__Exercise details__: Print verbatim the opening line of the material and every subsequent line through the one containing "return (width >= SOLID_CHIP[0])".

__Dataset content__:
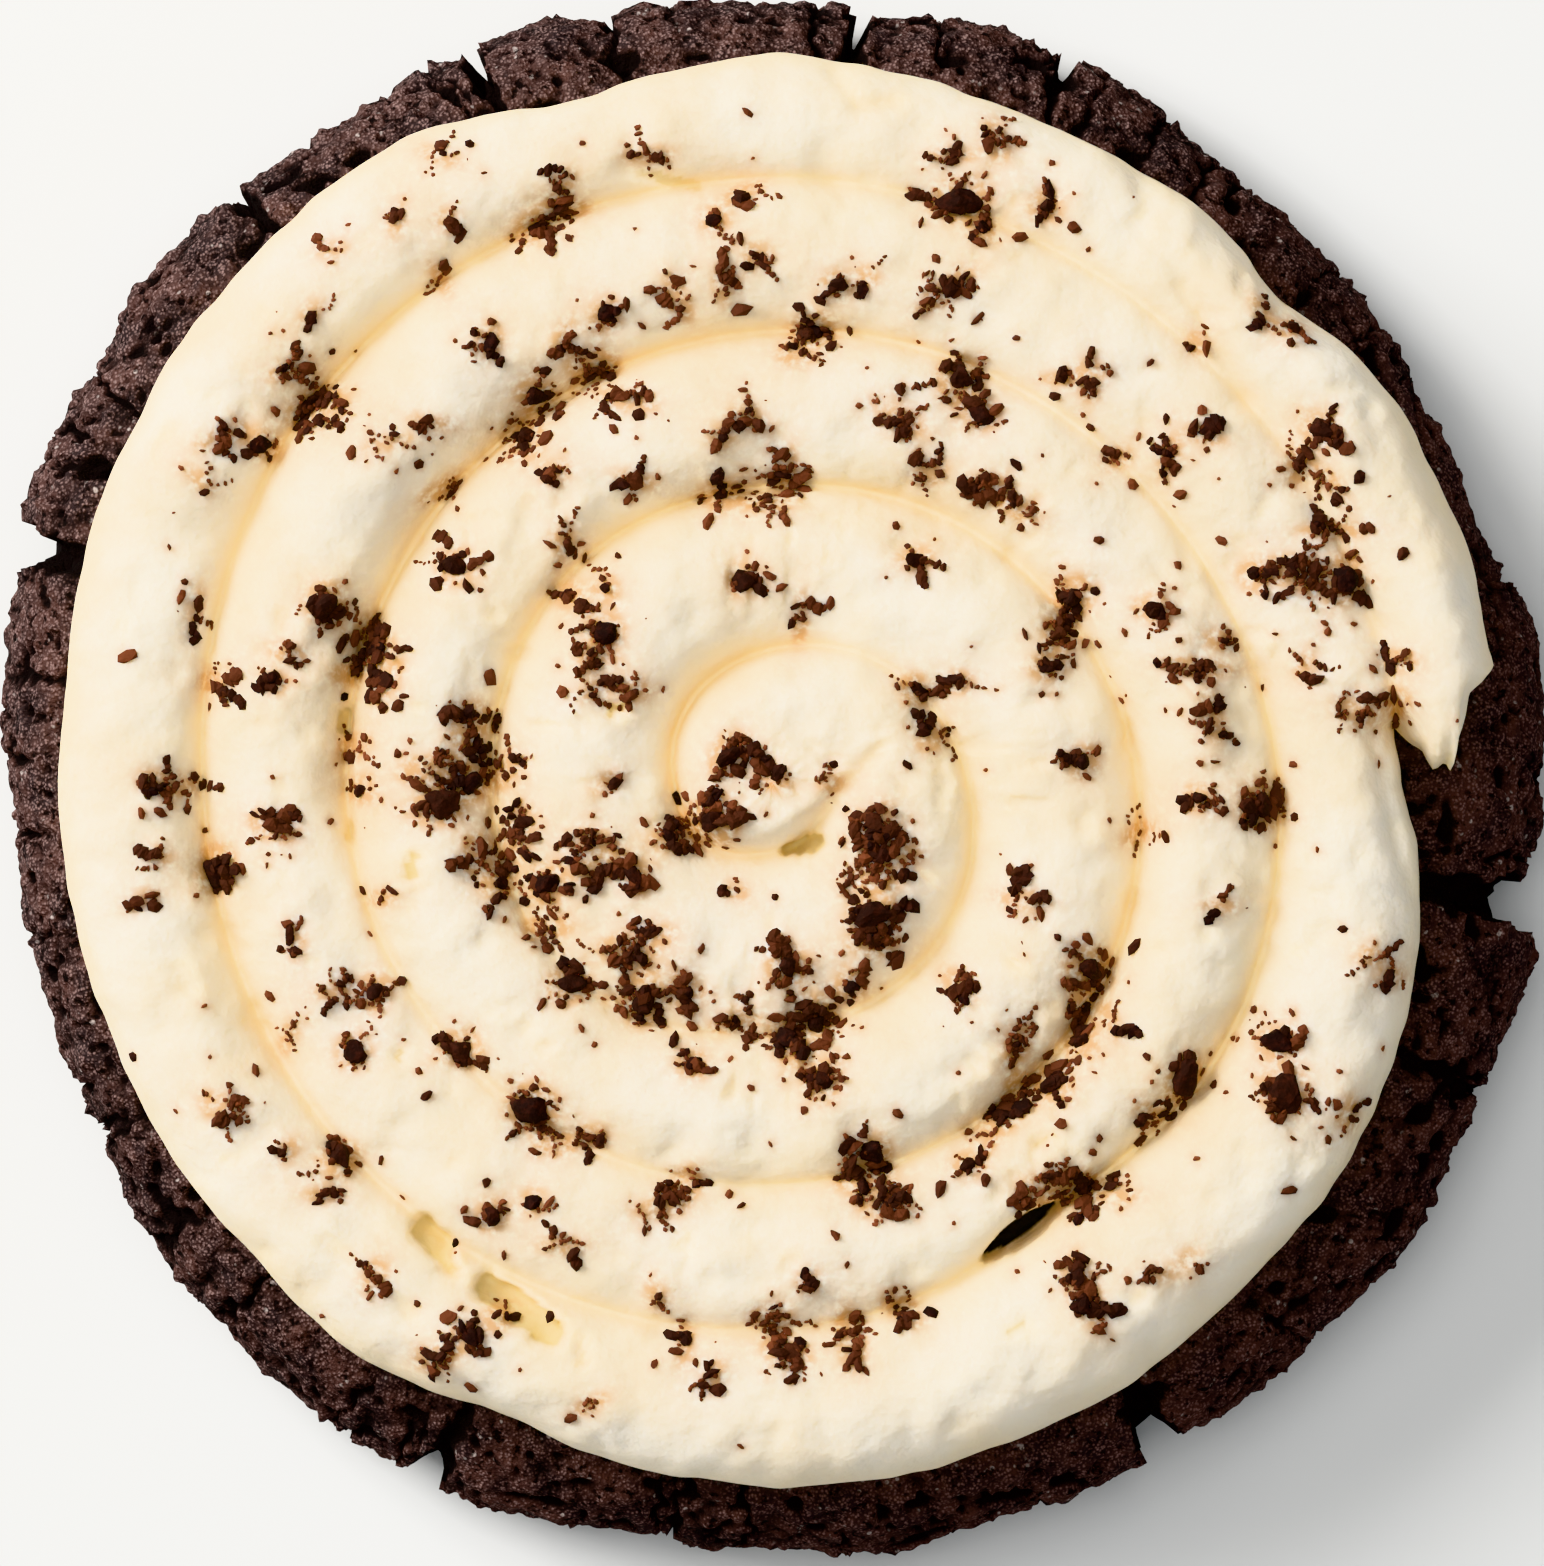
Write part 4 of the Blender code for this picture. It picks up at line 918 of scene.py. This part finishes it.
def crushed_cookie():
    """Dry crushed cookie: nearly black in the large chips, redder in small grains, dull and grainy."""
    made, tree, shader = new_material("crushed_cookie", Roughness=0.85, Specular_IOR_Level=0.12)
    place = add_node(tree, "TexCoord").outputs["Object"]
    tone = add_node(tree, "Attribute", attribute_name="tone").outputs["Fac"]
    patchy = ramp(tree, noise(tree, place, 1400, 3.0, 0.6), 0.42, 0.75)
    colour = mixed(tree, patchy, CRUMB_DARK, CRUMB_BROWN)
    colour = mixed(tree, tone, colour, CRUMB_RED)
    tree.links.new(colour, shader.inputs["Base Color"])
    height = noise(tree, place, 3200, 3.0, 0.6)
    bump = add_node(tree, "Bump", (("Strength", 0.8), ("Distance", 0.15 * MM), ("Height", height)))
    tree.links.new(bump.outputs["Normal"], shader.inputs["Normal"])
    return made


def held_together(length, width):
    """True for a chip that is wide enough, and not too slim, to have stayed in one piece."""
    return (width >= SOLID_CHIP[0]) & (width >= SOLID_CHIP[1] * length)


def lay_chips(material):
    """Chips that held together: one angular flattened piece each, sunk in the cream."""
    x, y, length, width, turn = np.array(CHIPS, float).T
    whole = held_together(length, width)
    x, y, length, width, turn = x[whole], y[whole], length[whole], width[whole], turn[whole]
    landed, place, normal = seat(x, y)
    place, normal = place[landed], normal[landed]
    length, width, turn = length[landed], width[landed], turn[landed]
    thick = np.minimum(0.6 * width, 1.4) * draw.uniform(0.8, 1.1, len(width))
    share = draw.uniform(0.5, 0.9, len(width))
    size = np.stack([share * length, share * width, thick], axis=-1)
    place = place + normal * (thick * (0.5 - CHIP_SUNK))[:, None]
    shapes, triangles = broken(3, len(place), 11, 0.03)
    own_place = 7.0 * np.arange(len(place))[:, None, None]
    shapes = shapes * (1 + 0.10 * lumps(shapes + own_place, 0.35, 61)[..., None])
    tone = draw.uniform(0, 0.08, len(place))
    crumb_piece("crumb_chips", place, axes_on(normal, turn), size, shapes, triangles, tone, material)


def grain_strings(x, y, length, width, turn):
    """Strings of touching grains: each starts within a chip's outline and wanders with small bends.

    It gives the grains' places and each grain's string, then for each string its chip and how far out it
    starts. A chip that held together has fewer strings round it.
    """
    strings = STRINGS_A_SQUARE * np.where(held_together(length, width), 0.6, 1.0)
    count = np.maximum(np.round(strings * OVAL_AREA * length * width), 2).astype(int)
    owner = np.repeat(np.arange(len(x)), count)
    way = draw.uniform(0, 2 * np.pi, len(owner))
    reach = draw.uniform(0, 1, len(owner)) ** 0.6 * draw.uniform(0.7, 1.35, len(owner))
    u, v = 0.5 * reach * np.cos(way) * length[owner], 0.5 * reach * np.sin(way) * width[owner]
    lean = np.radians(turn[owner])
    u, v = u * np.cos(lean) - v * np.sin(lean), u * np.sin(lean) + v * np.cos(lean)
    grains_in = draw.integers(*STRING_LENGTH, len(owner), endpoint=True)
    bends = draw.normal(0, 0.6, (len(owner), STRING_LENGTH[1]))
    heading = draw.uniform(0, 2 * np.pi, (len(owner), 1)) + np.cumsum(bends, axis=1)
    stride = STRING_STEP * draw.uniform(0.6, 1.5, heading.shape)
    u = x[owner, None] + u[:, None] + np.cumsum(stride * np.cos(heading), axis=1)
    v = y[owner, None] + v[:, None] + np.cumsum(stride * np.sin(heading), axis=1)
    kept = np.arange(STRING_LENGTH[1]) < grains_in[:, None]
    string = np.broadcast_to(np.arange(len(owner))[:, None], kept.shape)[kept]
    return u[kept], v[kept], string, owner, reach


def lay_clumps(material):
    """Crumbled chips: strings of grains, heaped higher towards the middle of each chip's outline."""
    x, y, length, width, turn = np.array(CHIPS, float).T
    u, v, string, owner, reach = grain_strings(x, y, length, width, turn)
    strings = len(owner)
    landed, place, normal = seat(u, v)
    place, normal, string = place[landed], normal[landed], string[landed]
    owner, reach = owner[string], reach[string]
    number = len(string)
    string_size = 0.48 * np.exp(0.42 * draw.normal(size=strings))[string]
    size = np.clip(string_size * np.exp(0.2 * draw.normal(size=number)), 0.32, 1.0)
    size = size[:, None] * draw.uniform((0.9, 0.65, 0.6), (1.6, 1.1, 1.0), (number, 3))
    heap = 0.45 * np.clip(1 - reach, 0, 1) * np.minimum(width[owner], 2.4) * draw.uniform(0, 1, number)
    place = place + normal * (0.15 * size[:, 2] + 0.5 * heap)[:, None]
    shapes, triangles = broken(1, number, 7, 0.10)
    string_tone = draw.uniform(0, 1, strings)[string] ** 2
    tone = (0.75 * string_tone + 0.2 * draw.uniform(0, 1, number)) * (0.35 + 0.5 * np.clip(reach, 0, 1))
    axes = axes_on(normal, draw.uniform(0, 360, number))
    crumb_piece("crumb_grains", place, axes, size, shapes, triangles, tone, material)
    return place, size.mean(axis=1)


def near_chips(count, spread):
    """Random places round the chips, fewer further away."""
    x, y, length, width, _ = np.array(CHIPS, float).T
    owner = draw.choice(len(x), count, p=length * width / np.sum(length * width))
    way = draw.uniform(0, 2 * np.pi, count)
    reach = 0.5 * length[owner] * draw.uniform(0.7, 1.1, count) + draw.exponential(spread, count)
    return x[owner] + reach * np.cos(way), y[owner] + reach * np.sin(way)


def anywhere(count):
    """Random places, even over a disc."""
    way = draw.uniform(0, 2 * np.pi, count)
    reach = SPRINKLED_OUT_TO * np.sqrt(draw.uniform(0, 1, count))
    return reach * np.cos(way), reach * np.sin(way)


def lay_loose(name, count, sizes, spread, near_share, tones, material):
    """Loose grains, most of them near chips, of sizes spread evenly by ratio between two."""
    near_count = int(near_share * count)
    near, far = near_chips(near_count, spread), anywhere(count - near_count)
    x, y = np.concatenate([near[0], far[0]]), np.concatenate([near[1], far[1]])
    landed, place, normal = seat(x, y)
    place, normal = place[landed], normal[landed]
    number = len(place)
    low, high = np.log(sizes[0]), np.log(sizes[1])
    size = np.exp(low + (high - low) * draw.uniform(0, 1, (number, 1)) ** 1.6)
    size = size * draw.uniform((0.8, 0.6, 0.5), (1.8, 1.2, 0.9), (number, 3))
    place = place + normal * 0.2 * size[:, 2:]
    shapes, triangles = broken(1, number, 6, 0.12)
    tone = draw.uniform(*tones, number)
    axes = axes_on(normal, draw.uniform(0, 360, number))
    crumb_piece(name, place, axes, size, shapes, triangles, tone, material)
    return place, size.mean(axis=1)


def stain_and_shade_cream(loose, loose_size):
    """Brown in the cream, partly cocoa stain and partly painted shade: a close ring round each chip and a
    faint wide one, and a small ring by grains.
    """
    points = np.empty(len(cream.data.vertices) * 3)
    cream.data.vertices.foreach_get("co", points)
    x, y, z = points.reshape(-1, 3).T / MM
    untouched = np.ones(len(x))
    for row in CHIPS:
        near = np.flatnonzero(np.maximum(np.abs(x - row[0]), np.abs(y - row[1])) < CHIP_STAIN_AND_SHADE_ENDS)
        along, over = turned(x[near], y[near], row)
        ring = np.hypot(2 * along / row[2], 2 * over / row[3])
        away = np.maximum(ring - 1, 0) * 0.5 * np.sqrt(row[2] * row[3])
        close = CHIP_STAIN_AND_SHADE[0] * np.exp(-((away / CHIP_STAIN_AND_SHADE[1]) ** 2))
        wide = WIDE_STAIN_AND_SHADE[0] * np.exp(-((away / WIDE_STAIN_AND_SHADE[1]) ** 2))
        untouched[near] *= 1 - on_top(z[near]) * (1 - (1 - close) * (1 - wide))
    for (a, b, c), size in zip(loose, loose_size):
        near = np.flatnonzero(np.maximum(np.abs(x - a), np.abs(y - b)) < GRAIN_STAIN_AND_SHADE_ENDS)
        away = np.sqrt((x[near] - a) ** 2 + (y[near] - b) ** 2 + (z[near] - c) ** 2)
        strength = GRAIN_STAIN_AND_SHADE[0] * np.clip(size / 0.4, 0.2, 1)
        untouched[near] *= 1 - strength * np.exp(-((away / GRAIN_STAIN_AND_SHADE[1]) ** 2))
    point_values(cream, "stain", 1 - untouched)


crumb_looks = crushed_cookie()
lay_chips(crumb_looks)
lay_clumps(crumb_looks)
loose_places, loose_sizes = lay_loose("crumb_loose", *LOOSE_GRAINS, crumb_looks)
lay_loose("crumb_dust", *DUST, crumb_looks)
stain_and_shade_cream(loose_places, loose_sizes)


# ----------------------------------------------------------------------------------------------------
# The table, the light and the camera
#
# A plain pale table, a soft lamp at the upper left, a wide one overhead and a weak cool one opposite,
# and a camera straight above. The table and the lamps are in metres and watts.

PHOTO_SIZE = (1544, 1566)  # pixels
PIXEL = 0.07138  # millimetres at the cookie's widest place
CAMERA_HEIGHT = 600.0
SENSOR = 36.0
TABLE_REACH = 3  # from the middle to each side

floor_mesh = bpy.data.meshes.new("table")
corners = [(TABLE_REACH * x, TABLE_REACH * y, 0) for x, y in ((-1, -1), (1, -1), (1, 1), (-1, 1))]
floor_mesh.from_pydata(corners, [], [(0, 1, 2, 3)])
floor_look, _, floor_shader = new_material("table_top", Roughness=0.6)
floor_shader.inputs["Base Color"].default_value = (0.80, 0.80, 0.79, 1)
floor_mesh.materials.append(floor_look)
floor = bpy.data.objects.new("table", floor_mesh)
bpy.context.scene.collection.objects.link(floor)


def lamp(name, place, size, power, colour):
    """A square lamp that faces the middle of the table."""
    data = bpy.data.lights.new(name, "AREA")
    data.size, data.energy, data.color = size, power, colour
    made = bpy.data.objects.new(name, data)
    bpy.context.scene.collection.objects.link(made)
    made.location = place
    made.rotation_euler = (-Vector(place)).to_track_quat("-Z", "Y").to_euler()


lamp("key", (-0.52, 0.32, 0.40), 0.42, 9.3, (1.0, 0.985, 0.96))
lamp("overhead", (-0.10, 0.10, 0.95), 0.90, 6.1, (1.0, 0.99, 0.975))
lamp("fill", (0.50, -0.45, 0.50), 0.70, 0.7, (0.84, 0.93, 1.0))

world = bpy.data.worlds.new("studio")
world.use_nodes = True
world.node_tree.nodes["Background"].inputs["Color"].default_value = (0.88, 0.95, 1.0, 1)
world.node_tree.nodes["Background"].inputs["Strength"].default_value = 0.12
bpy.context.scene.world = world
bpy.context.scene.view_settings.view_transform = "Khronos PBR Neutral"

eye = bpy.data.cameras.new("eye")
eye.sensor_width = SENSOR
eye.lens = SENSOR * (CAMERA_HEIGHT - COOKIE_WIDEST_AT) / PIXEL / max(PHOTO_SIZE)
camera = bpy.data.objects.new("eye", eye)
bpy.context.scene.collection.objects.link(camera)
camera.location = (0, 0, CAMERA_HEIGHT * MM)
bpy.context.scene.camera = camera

__Solution for this exercise__:
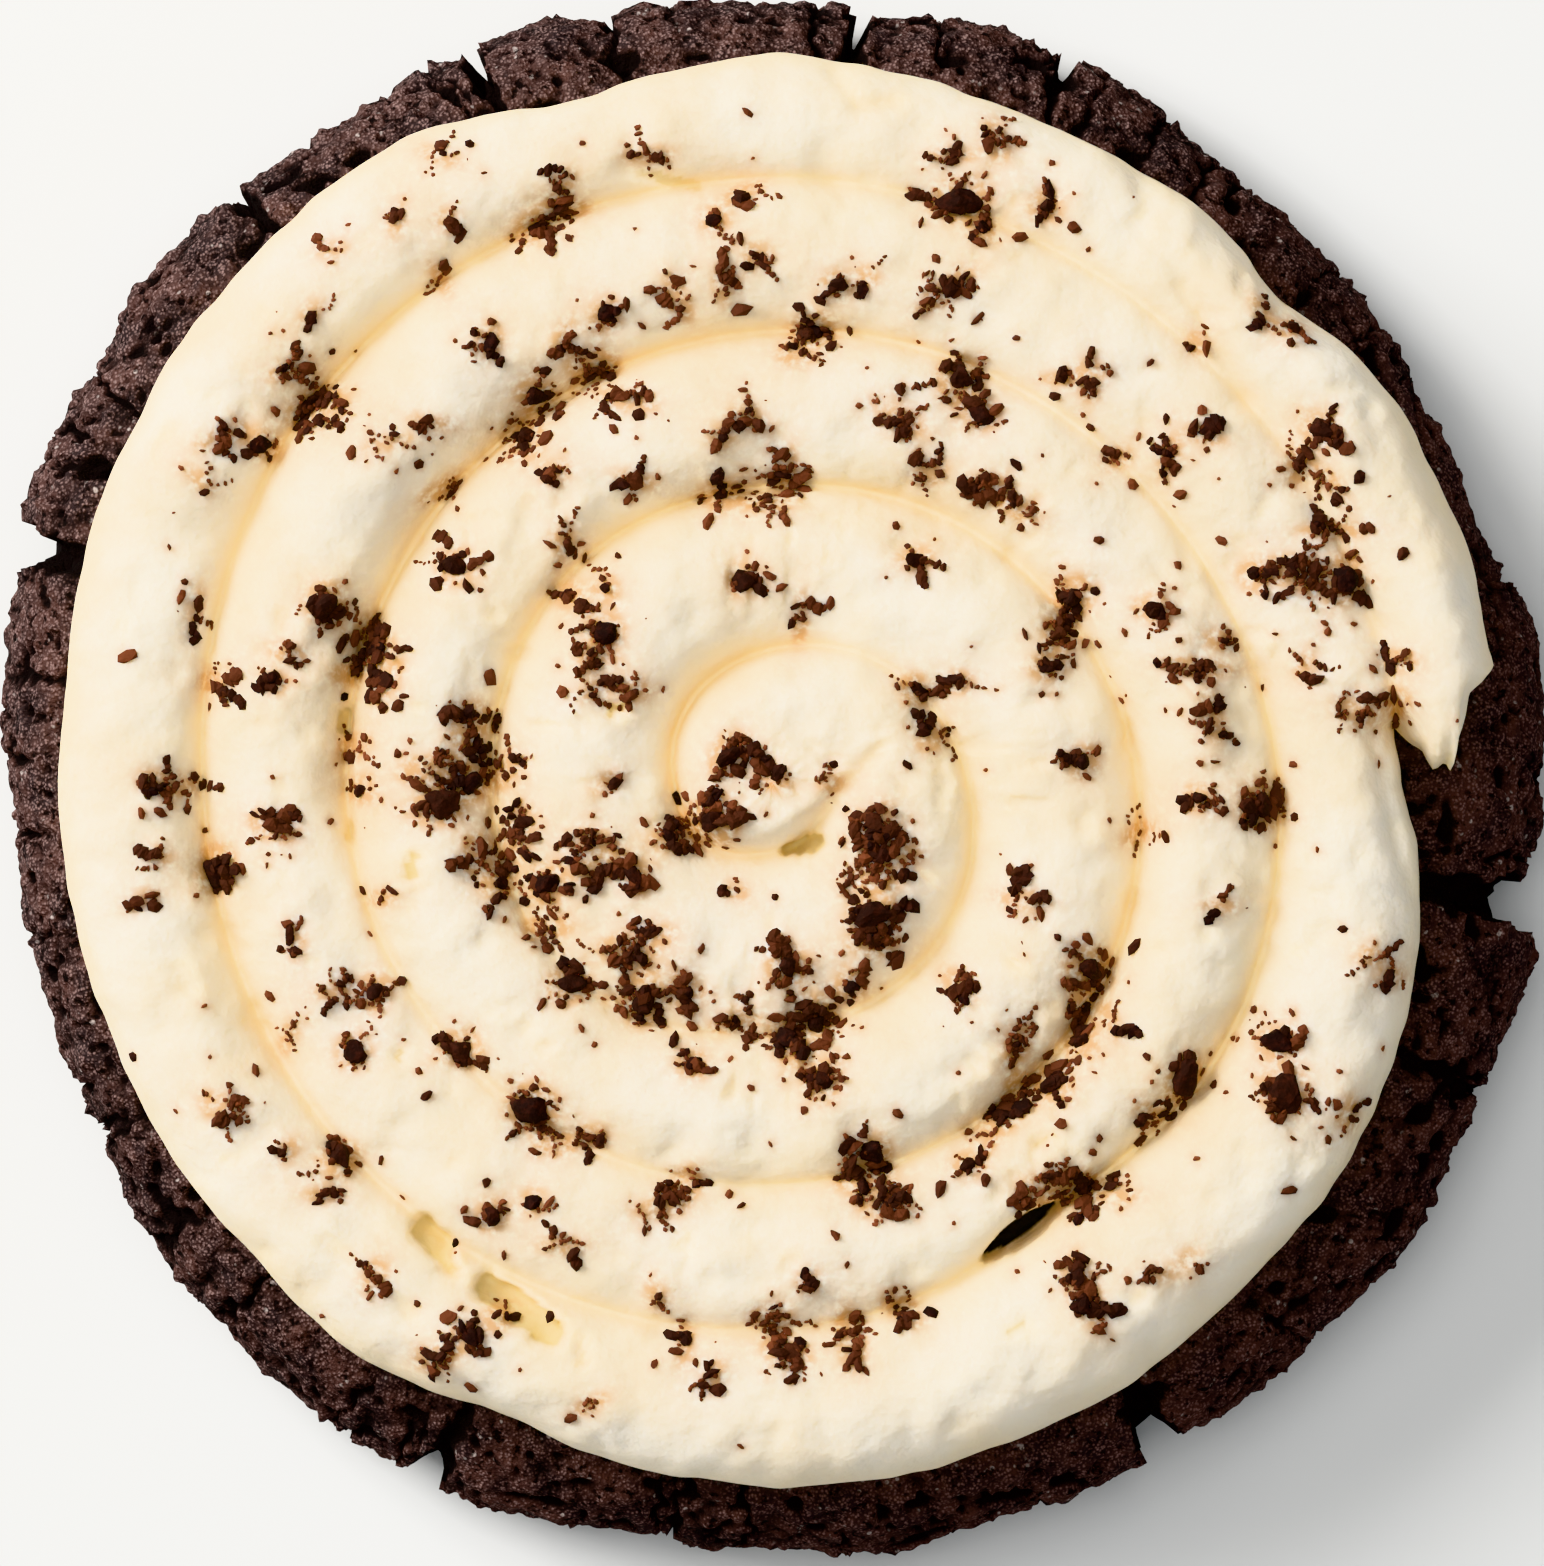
Write part 4 of the Blender code for this picture. It picks up at line 918 of scene.py. This part finishes it.
def crushed_cookie():
    """Dry crushed cookie: nearly black in the large chips, redder in small grains, dull and grainy."""
    made, tree, shader = new_material("crushed_cookie", Roughness=0.85, Specular_IOR_Level=0.12)
    place = add_node(tree, "TexCoord").outputs["Object"]
    tone = add_node(tree, "Attribute", attribute_name="tone").outputs["Fac"]
    patchy = ramp(tree, noise(tree, place, 1400, 3.0, 0.6), 0.42, 0.75)
    colour = mixed(tree, patchy, CRUMB_DARK, CRUMB_BROWN)
    colour = mixed(tree, tone, colour, CRUMB_RED)
    tree.links.new(colour, shader.inputs["Base Color"])
    height = noise(tree, place, 3200, 3.0, 0.6)
    bump = add_node(tree, "Bump", (("Strength", 0.8), ("Distance", 0.15 * MM), ("Height", height)))
    tree.links.new(bump.outputs["Normal"], shader.inputs["Normal"])
    return made


def held_together(length, width):
    """True for a chip that is wide enough, and not too slim, to have stayed in one piece."""
    return (width >= SOLID_CHIP[0]) & (width >= SOLID_CHIP[1] * length)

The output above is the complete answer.